The development of literacy is not something that society should leave to chance—to be imbibed through some form of osmosis from listening and speaking to others in one’s environment. Children learn language by being in an environment that “calls forth language.” My parents and teachers played a major role in the development of my literacy skills.

This month is the 40th anniversary of Pope Paul VI’s encyclical, Populorum Progressio (On the Development of Peoples). As Fr Thomas Williams says, the Pope rightly taught that the Christian idea of progress is not merely material or technological. It necessarily embraces the whole human person in his social, moral, cultural and spiritual dimensions as well. Paul VI wrote:

The development we speak of here cannot be restricted to economic growth alone. To be authentic, it must be well rounded; it must foster the development of each man and of the whole man.”

In this encyclical Pope Paul VI refers to illiterate people as “starved spirits.” How are we advancing as a nation? Are we developing effective strategies to develop the whole person—each man, woman and child? How many “starved spirits” roam our streets in T&T? How many are simply functionally literate with basic skills of reading and writing.

Fr Williams states that if a society doesn’t advance in goodness, in justice and in love, it doesn’t truly advance. Lent is a good time for us to reflect on the truth of these words. Is it just” that many of our people remain illiterate and cut off from so much that life has to offer?

I don’t think we have accurate statistics in T&T. This is an issue with which many countries are grappling. The National Literacy Act (US) defines literacy as “an individual’s ability to read, write, and speak in English, compute and solve problems at levels of proficiency necessary to function on the job and in society, to achieve one’s goals, and develop one’s knowledge and potential.”

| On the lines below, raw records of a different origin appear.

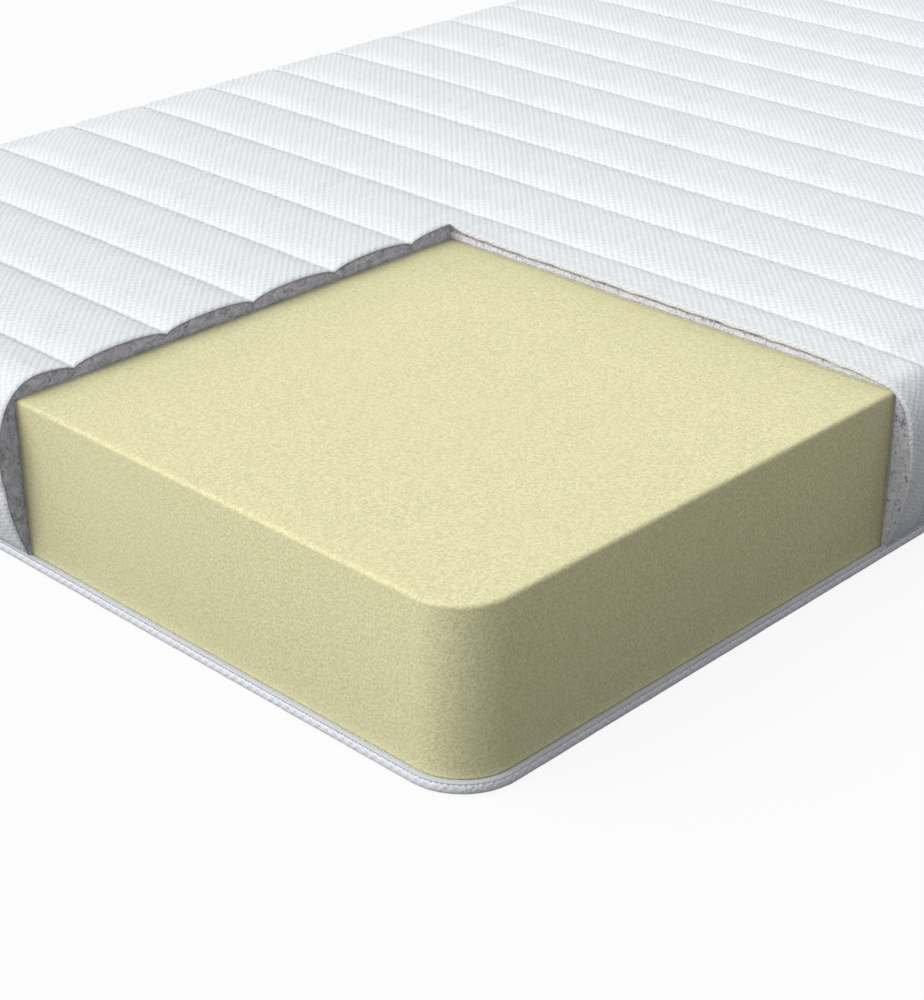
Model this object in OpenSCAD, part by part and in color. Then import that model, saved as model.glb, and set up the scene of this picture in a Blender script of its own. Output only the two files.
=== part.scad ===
// Single memory foam mattress in a quilted cover with a zip.
// One corner of the cover is cut away, as on a showroom sample, so the foam core lies bare.
// Origin: middle of the underside. +X across the bed, +Y towards the head end, +Z up.
// "Out" below is the distance outwards from the foam core's upright side faces.

/* [Mattress] */
// Width over the bulge of the two long sides
mattress_w = 900; // [800:10:1000]
// Length over the bulge of the two short ends
mattress_l = 2000; // [2000:10:2100]
// Thickness of the foam core
foam_h = 120; // [110:1:150]
// Radius of the foam core's upright corners
foam_corner_r = 40; // [30:1:45]

/* [Quilted cover] */
// How far the cover bulges out from the foam on the long sides
side_bulge = 12; // [8:1:15]
// How far the cover bulges out from the foam on the short ends
end_bulge = 17; // [12:1:18]
// Cover thickness over the foam at the crest of a channel
crest_rise = 13.2; // [10:0.1:16]
// How far the crests fall towards the long sides
crest_fall = 4.6; // [2:0.1:5]
// Cover thickness over the foam at a quilting line
line_rise = 6.8; // [4:0.1:8]
// Spacing of the quilting lines along the mattress
line_pitch = 82.1; // [70:0.1:100]
// Distance from the foam's foot end to the first quilting line
first_line = 50; // [40:1:60]
// Thickness of the knitted fabric
knit_t = 0.8; // [0.5:0.1:1]
// Thickness of the non-woven backing against the foam
backing_t = 0.4; // [0.3:0.1:0.6]
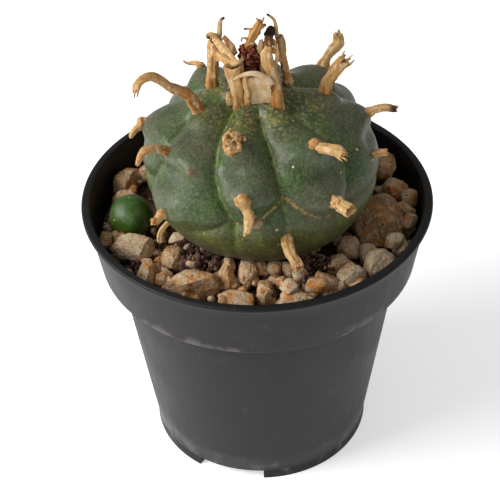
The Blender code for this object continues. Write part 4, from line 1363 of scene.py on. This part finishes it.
def build_flower_heart(settings):
    """The crumbly dark middle: a lumpy core covered in small crumbs."""
    rng = random.Random(12)
    parts = MeshParts()
    strand(parts, ((0.6, 0.6, 106.6), (0.2, 0.4, 110.5), (-0.5, 0.2, 114.8), (-1.2, 0.1, 118.6)),
           (2.0, 2.3, 2.4, 1.5), seed=190, sides=48, rings=48, wrinkle=2.6, ragged=1.2)
    for _ in range(420):
        rise = rng.uniform(0.0, 1.0)
        turn = rng.uniform(0, 2 * math.pi)
        reach = (2.45 + 0.6 * rng.random()) * math.sqrt(max(0.08, 1 - (rise - 0.45) ** 2 * 2.4))
        centre = np.array((0.3 - 1.7 * rise + reach * math.cos(turn), 0.2 + reach * math.sin(turn),
                           110.5 + 8.6 * rise))
        points, faces = crumb(rng.randrange(10000), rng.uniform(0.16, 0.46))
        parts.add(centre * MM + points, faces, along=0.5, burnt=0.0, fibre=0.5, tone=rng.random())
    heart = parts.build("flower_heart")
    finish_piece(heart, finish_for("flower", flower_finish, settings), "dried_flower",
                 "crown_dried_flower")


# ---------------------------------------------------------------- gravel and soil

ICO_CACHE = {}


def unit_ball(level):
    """Points and faces of a subdivided icosahedron."""
    if level not in ICO_CACHE:
        bm = bmesh.new()
        bmesh.ops.create_icosphere(bm, subdivisions=level, radius=1.0)
        points = np.array([v.co[:] for v in bm.verts])
        faces = [tuple(v.index for v in face.verts) for face in bm.faces]
        bm.free()
        ICO_CACHE[level] = (points, faces)
    return ICO_CACHE[level]


def crumb(seed, size):
    """A tiny rough lump, size in mm."""
    points, faces = unit_ball(2)
    rough = 1.0 + 0.45 * layered_noise(points + seed * 0.37, 0.8, seed % 997, 2)
    return points * rough[:, None] * size * MM, faces


def stone_shape(direction, half, seed, corner=3.2, rough=0.10, facets=9):
    """Worn stone: between an egg and a block, with facets, lumps and small pits."""
    power = (np.abs(direction) ** corner).sum(axis=1) ** (-1.0 / corner)
    rng = np.random.default_rng(seed)
    reach = power * (1.0 + 0.5 * rough * layered_noise(direction + seed * 0.7, 1.1, seed + 2, 2))
    for _ in range(facets):
        facet = rng.normal(size=3)
        facet /= np.linalg.norm(facet)
        facing = direction @ facet
        cut = rng.uniform(0.70, 0.95)
        limit = np.where(facing > 0.05, cut / np.maximum(facing, 0.05), 9.0)
        over = np.maximum(reach - limit, 0.0)
        reach = reach - 0.85 * over
    reach *= 1.0 + rough * layered_noise(direction + seed * 1.7, 0.60, seed, 3)
    fine = layered_noise(direction + seed, 0.20, seed + 5, 2)
    reach *= 1.0 + 0.035 * fine
    pits = lattice_noise(direction - seed, 0.12, seed + 9)
    reach *= 1.0 - 0.05 * smooth_step(0.40, 0.8, pits)
    return direction * reach[:, None] * np.asarray(half)


STONE_GROWTH = 1.10         # worn stones reach a little past their faceted solids
BIG_STONE_GROWTH = 1.34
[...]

Information from the National Institute for Literacy in the US states that “more than 20 per cent of adults in the USA read at or below a fifth grade level—far below the level needed to earn a living wage. The National Adult Literacy Survey found that over 40 million Americans, age 16 and older, have significant literacy needs.”

Since T&T’s Ministry of Education has designated 2007 as the National Year of Literacy, I was pleased to read that British Gas T&T is supporting the work of this ministry by sponsoring 85,000 books—from the series Get Caught Reading—to our primary schools.

However, we all know that providing books to schools is not all that is needed to promote literacy. Inter alia, we need to develop the ability of our teachers to teach all aspects of literacy. Each teacher is a teacher of language/literacy.

I note that the ministry is in the process of formulating a national reading policy and will be expanding implementation of the Centre of Excellence for Teacher Training (Cett) literacy model. A progress report on Cett is available on the Education Discussion Group’s Web site: www.educationdiscussiongroup.org.

The expansion of Cett is critical as some of our teachers do not possess the necessary skills to promote literacy.

When I led a team of teachers in London to promote success among students of Caribbean origin, my team and I worked with schools to develop well-designed literacy programmes which provided students with frequent opportunities to use language, eg reading, writing, listening and speaking—for varied purposes.

A national reading policy is essential if we are to make progress. While recognising that there may be different views where this is concerned, eg reading pedagogy, reading achievement levels, national reading standards and performance indicators, it is important that all stakeholders contribute to shaping this policy.

I am sure that such a policy will take into consideration the tools that technology offers for effective literacy instruction. The International Reading Association’s position statement on literacy and technology (2001) explains:

To become fully literate in today’s world, students must become proficient in the new literacies of information and communication technologies. Therefore, literacy educators have a responsibility to effectively integrate these technologies into the literacy curriculum.”

Although there are numerous examples of individuals who have achieved great heights in spite of their poor background, illiteracy of their parents etc, research has shown that by assisting illiterate/semi-illiterate adults/parents improve their basic literacy skills, one can improve the education and quality of life of their children. Illiteracy negatively impacts on many areas of an individual’s life, eg health, employment, welfare, financial status.

Many children drop out of school or do not attend school regularly. We must do more to promote literacy in communities.

The Community Information Literacy Project which has recently been launched at the Tunapuna Public Library is to be welcomed. I hope that this project, which is run by Nalis with the support of Unesco, will expand to include other libraries. Let’s invest in our people.

I commend groups such as the Adult Literacy Tutors Association of T&T (ALTA) (tel: 624 2582) for their commitment to improve literacy. I urge citizens to offer their services to groups such as ALTA. Volunteers are always needed.

During the lenten season, commit yourself to plough back into society some of the expertise that God has give you. Become a tutor or a mentor.

Members of the business community often complain that low literacy is adversely affecting their productivity and profitability. The business community, Rotary and Lions Clubs etc should sponsor more outreach programmes and run literacy programmes for their own workers and their families. Family literacy programmes can be very effective.

Let us raise the level of literacy in T&T to enable citizens to participate fully in all aspects of society and to build our nation/world.